Giovanni Segantini
Peintre de la montagne
1883–1899
Fils d’un charpentier, Giovanni Segantini naquit, officiellement, en Autriche, mais, réellement et physiquement, en Italie, dans la petite ville d’Arco, près du lac de Garde. Il vit d’abord le vieux château, les dolomites pourprées et roses, l’air étincelant où l’on sent la splendeur voisine du grand lac. Puis il vint à Milan, dans le triste Milan plébéien, le Milan de l’hiver et de la pauvreté ; ce fut un enfant solitaire. C’est la meilleure éducation pour les forts, cette solitude dans l’âge où l’on est encore à peu près inconscient.

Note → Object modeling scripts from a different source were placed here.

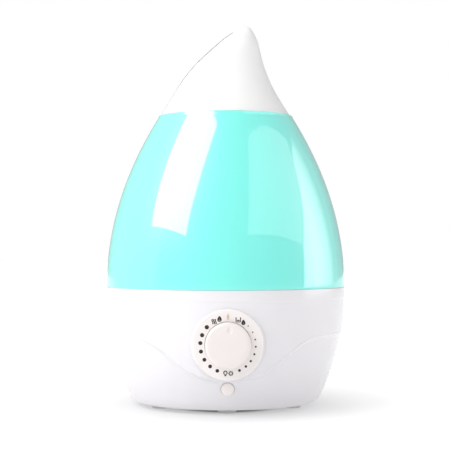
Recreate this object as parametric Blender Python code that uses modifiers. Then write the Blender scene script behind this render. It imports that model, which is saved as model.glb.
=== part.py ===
"""Cool mist humidifier: a teardrop water tank on a round base, with a mist nozzle for its tip.

Units are metres and +Z is up. The front, which carries the dial, faces -Y. The origin lies on the
surface that the feet stand on, under the middle of the footprint. The knob reaches further forward
than the body reaches back, so the body's own axis stands AXIS_Y behind the origin. Every piece is
placed from that axis, through the empty "body_axis".
"""

import math

import bmesh
import bpy
from mathutils import Matrix

# ---------------------------------------------------------------- driving dimensions

BODY_R = 0.0840            # widest radius, where the tank meets the base
JOINT_Z = 0.0827           # height of the line between the base and the tank
BASE_BOTTOM_Z = 0.0027     # lower edge of the base, held up by the feet
TANK_TOP_Z = 0.2030
NOZZLE_BOTTOM_Z = 0.2036
NOZZLE_TOP_Z = 0.2677

TANK_CURVE = (0.180, 2.03)  # the tank narrows as (height / length) ** power
BASE_CURVE = (0.164, 2.10)

SHELL = 0.0025             # wall of the base and the tank
THIN = 0.0020              # wall of smaller mouldings
GAP = 0.0003               # between pieces that touch
SLIP = 0.0006              # between pieces that move past each other
STEPS = 40                 # sides of the large turned shells
ROUND = 20                 # sides of small round pieces

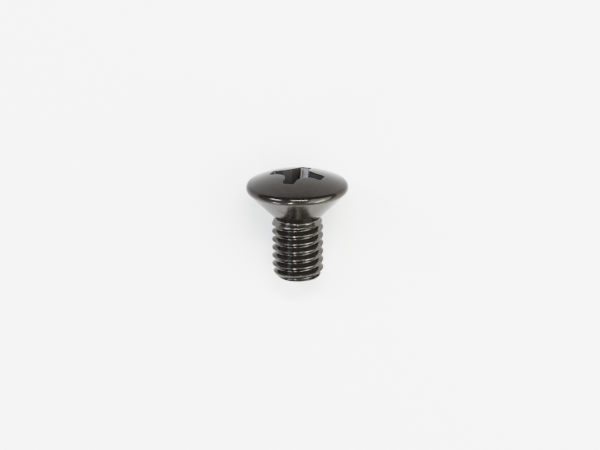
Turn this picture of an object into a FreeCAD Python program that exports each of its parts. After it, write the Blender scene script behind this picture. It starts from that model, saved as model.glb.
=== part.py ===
"""Raised countersunk machine screw with a cross recess, lying on a flat surface.

The screw is one solid. It is drawn upright about its own Z axis, with the widest circle of its
head at height 0, the crown above it and the threaded shank below. The finished body is then laid
down as a loose screw rests: on the rim of its head and on the crests at the end of its thread.
Lengths are in millimetres and angles in degrees.
"""

import FreeCAD, Part
import math
import os
import Sketcher

NODE = "screw"

# How far the cutters of the recess and the thread stand outside the metal that they cut.
CUTTER_MARGIN = 0.2

# The metric thread profile, as shares of its pitch: the depth of the groove, which is 17/24 of
# the height of the sharp 60 degree vee, and the groove's width at the crest.
THREAD_DEPTH_SHARE = math.sqrt(3) / 2 * 17 / 24
GROOVE_MOUTH_SHARE = 7 / 8
THREAD_FLANK = "tan(30 deg)"

# The facets of the recess's core end inside its wings, at this share of a wing's half width.
FACET_END_SHARE = 0.9

SIZES = [
    ("head_diameter", 9.77),
    ("crown_height", 1.47),
    ("rim_radius", 0.5),
    ("seat_half_angle", 45.0),
    ("length_below_rim", 8.8),
    ("neck_length", 0.05),
    ("neck_step", 0.3),
    ("neck_fillet", 0.25),
    ("shoulder_length", 0.3),
    ("thread_diameter", 4.9),
    ("thread_pitch", 0.8),
    ("thread_start", 0.035),
    ("point_length", 0.71),
    ("point_step", 0.42),
    ("recess_turn", 70.0),
    ("recess_depth", 3.23),
    ("recess_floor_span", 2.29),
    ("recess_floor_slope", 28.0),
    ("wing_end_slope", 26.5),
    ("wing_floor_width", 0.78),
    ("wing_draft", 2.9),
    ("core_floor_corner", 0.54),
    ("core_draft", 6.0),
    ("core_facet_angle", 25.0),
]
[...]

Enfant, je pense qu’il le demeura toujours, comme les vrais artistes ; ils étouffent en eux les apparences enfantines, parce qu’il faut lutter et vivre ; mais il faut que l’enfance, avec ses impressions et ses instincts, survive tout au fond. […]
Puis il monta dans l’Engadine, à Savagnino d’abord, ensuite à l’extrême hauteur, sur le terrible col de la Maloja, balayé par le vent des neiges. La montagne, unique entre toutes, avec sa lumière sublimée et comme quintessenciée, lui fit subir un sortilège. Il poursuivit la lumière en plein air, dans ce froid polaire. Ce fut la Suisse inconnue, celle d’hiver et de printemps, vierge de touristes ; les malades seuls la connaissent, mais ils ne la regardent pas. Ils ne regardent plus qu’eux-mêmes.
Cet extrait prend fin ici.